» **YOUR INSTRUCTIONS**: Everything from the line containing "tab(5, spread, spread);" to the line containing "bpy.data.objects.remove(obj)", both lines included, must be copied exactly; nothing else should be.

══ THE INPUT

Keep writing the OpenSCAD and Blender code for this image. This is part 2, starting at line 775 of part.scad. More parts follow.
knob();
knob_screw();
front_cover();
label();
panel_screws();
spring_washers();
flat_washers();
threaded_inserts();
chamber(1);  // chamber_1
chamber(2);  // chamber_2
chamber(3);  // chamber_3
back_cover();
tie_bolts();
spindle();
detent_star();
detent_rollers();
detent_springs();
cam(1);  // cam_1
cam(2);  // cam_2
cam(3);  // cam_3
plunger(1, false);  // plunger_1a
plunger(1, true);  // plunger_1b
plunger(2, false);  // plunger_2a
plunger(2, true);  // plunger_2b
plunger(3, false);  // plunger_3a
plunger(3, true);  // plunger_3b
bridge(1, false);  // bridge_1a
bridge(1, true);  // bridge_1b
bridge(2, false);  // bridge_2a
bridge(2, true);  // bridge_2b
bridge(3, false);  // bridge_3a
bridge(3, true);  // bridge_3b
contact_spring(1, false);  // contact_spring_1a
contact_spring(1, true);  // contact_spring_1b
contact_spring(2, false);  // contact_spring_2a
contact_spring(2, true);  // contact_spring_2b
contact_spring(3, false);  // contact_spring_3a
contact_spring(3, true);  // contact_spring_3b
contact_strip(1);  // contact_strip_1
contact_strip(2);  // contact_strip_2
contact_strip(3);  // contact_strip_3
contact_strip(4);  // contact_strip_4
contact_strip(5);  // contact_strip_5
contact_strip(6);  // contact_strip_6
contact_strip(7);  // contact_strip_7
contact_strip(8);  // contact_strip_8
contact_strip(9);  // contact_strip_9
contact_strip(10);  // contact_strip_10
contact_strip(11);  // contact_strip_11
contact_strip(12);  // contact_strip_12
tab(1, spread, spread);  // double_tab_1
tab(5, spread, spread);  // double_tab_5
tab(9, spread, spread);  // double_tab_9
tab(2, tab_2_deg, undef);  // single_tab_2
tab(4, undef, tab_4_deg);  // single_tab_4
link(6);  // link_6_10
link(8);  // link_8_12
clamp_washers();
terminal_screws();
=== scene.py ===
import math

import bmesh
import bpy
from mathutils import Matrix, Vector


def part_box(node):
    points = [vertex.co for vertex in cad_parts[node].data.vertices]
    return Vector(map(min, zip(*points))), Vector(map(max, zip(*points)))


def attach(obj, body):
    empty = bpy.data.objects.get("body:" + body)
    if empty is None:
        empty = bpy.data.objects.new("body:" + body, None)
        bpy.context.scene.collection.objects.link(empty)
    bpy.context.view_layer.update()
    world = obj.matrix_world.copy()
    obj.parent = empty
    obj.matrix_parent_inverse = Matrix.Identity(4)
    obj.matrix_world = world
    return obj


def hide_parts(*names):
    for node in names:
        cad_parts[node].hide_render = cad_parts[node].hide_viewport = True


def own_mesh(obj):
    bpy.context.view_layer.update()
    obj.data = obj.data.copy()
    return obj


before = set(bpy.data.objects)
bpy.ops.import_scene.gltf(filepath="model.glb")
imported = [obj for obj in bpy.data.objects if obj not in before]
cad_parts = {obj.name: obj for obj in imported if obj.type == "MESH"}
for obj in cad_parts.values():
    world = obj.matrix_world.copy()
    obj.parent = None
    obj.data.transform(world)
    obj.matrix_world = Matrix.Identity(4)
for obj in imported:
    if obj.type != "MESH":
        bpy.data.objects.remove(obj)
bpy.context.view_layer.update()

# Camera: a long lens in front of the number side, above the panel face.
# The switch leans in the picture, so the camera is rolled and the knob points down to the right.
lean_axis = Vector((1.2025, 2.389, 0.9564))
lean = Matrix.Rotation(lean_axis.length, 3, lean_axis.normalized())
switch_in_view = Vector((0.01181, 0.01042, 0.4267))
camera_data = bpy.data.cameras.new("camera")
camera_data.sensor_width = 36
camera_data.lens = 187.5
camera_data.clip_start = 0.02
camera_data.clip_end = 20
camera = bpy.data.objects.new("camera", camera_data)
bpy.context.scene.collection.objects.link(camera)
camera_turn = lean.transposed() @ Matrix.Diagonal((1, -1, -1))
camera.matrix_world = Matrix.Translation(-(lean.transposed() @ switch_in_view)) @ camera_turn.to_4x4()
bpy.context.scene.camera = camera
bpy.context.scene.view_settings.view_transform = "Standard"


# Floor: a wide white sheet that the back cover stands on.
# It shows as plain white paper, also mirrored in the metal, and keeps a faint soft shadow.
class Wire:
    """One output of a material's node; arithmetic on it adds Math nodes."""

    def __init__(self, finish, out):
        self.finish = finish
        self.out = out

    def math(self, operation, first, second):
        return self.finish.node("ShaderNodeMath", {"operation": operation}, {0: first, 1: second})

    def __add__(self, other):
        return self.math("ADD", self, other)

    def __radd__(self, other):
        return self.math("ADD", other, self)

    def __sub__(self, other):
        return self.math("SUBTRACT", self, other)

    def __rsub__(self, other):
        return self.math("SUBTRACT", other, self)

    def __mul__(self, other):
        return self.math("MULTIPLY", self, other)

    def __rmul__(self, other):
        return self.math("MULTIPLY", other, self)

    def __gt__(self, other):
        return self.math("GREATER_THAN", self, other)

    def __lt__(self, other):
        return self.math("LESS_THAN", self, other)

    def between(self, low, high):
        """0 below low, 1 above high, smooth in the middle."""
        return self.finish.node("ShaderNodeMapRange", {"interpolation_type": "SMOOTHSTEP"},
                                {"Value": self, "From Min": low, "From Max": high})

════
══ THE INPUT

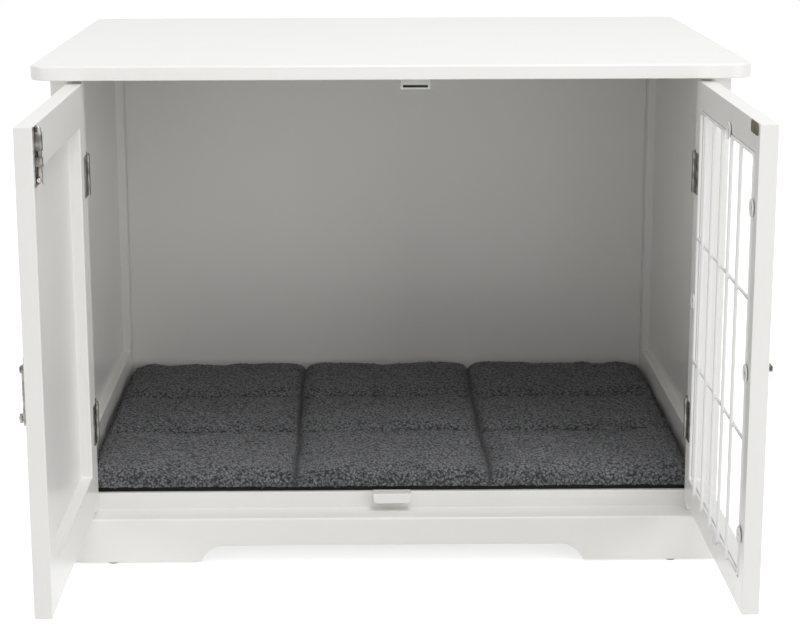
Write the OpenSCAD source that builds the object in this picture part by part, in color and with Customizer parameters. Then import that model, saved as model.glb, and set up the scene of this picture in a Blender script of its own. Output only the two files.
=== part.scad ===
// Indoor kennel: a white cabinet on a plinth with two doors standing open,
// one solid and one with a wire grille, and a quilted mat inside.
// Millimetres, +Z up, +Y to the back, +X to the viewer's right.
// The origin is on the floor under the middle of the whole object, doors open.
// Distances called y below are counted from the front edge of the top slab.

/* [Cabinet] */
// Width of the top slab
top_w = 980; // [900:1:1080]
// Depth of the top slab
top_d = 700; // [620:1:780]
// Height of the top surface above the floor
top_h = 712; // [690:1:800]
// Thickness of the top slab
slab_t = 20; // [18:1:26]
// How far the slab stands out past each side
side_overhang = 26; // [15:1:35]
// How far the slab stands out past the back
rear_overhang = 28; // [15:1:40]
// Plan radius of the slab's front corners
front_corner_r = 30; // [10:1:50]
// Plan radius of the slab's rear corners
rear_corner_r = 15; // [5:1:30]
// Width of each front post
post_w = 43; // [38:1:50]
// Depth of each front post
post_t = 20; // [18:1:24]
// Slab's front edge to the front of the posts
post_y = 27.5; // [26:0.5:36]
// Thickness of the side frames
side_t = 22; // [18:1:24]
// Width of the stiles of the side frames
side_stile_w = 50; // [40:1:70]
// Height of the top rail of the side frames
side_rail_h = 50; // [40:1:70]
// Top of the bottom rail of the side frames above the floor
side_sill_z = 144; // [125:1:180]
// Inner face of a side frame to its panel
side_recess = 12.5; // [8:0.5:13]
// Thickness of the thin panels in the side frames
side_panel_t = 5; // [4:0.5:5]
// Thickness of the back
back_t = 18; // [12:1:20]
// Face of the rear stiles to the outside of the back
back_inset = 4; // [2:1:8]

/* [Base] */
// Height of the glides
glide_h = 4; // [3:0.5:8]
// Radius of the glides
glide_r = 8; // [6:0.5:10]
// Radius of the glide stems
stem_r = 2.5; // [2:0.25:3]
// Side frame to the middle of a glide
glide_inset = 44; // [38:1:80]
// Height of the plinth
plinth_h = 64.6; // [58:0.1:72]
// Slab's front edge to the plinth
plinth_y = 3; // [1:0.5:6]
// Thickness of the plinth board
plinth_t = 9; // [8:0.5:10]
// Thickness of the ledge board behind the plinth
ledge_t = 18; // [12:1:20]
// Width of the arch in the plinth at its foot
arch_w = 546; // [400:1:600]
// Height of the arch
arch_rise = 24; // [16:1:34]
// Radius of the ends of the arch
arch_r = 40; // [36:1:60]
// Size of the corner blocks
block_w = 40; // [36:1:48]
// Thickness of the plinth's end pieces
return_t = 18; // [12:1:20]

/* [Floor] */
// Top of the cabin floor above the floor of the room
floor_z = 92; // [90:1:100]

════
══ THE INPUT

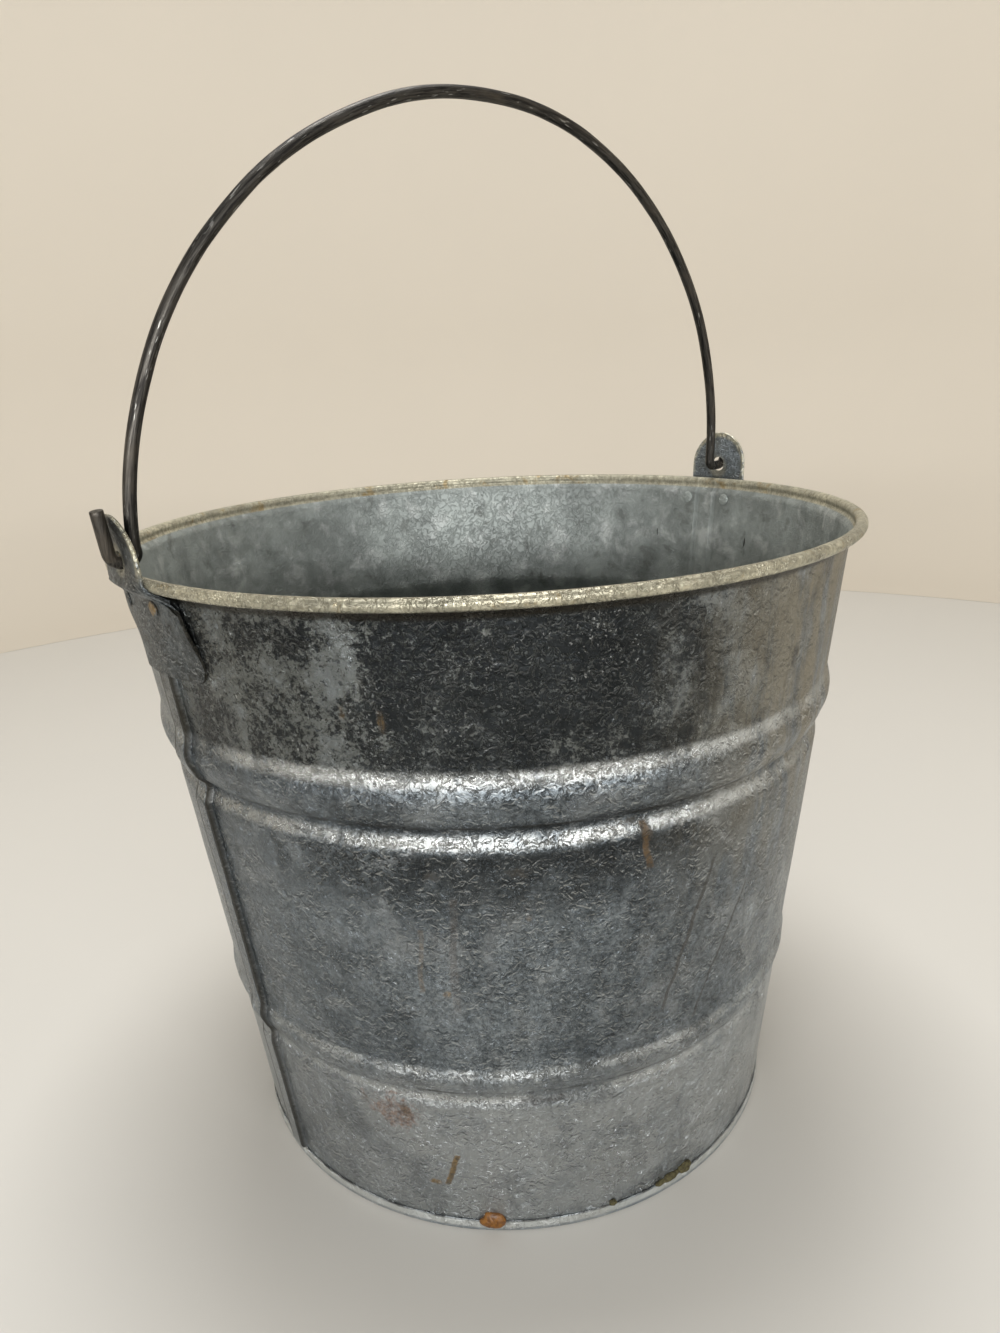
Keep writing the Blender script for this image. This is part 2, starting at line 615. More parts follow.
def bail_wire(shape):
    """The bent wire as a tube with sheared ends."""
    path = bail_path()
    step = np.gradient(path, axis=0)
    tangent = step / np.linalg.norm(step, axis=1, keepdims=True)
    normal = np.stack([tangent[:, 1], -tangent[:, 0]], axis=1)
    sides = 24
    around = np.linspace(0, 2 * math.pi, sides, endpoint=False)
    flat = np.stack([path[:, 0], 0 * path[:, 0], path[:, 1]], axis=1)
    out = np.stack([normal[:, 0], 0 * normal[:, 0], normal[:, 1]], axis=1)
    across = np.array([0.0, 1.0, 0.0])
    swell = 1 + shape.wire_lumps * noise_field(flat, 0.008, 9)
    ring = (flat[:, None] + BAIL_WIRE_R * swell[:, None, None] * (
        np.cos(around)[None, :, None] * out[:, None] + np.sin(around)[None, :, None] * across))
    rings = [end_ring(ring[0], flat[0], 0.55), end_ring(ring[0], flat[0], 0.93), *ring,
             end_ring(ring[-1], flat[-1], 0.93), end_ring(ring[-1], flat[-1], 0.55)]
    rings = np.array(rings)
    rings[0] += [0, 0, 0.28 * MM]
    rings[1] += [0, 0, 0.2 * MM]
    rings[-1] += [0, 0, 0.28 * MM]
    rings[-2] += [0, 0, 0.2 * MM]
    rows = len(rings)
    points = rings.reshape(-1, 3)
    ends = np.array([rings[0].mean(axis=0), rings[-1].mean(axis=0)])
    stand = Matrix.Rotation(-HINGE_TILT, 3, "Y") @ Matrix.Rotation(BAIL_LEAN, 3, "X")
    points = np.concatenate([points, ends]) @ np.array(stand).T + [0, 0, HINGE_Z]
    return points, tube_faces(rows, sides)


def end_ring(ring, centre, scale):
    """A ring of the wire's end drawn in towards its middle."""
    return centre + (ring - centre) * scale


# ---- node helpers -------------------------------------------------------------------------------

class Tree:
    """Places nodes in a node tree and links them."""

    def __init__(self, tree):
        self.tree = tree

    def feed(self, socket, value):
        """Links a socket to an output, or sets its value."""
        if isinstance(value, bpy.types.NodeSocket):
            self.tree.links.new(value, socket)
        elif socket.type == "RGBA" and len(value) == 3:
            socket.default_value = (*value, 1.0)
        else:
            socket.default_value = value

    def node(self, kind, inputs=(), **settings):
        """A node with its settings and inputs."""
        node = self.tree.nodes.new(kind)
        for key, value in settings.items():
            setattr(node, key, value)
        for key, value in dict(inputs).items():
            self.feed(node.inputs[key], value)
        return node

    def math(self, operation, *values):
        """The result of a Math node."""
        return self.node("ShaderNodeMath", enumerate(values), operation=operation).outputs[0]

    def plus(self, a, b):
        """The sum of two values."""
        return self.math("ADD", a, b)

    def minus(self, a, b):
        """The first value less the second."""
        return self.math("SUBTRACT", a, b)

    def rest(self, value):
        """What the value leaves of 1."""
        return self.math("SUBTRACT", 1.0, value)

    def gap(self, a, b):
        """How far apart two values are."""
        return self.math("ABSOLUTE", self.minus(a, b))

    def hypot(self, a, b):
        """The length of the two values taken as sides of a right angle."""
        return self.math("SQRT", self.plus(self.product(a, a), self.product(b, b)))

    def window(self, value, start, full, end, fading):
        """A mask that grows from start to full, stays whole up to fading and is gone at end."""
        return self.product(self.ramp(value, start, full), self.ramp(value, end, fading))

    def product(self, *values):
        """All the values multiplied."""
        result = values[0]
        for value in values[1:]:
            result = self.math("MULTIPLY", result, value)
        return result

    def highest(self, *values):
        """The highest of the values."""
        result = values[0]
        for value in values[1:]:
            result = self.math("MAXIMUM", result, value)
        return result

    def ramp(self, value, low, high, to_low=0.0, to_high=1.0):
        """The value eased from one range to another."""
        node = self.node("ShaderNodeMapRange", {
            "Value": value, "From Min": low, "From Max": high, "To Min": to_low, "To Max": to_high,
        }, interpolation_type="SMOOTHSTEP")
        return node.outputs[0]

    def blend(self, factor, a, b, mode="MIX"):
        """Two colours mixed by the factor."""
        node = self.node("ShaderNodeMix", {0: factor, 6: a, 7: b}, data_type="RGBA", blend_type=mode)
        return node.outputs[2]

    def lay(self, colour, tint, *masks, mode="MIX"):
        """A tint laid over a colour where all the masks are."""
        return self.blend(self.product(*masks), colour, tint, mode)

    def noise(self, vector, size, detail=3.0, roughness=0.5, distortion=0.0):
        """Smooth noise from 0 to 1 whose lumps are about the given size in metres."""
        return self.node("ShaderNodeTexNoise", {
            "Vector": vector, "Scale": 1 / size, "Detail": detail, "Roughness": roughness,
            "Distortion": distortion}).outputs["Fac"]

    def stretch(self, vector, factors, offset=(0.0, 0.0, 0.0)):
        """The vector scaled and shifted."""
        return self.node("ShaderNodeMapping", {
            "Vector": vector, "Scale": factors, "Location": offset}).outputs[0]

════

» **TASK RESPONSE**:
tab(5, spread, spread);  // double_tab_5
tab(9, spread, spread);  // double_tab_9
tab(2, tab_2_deg, undef);  // single_tab_2
tab(4, undef, tab_4_deg);  // single_tab_4
link(6);  // link_6_10
link(8);  // link_8_12
clamp_washers();
terminal_screws();
=== scene.py ===
import math

import bmesh
import bpy
from mathutils import Matrix, Vector


def part_box(node):
    points = [vertex.co for vertex in cad_parts[node].data.vertices]
    return Vector(map(min, zip(*points))), Vector(map(max, zip(*points)))


def attach(obj, body):
    empty = bpy.data.objects.get("body:" + body)
    if empty is None:
        empty = bpy.data.objects.new("body:" + body, None)
        bpy.context.scene.collection.objects.link(empty)
    bpy.context.view_layer.update()
    world = obj.matrix_world.copy()
    obj.parent = empty
    obj.matrix_parent_inverse = Matrix.Identity(4)
    obj.matrix_world = world
    return obj


def hide_parts(*names):
    for node in names:
        cad_parts[node].hide_render = cad_parts[node].hide_viewport = True


def own_mesh(obj):
    bpy.context.view_layer.update()
    obj.data = obj.data.copy()
    return obj


before = set(bpy.data.objects)
bpy.ops.import_scene.gltf(filepath="model.glb")
imported = [obj for obj in bpy.data.objects if obj not in before]
cad_parts = {obj.name: obj for obj in imported if obj.type == "MESH"}
for obj in cad_parts.values():
    world = obj.matrix_world.copy()
    obj.parent = None
    obj.data.transform(world)
    obj.matrix_world = Matrix.Identity(4)
for obj in imported:
    if obj.type != "MESH":
        bpy.data.objects.remove(obj)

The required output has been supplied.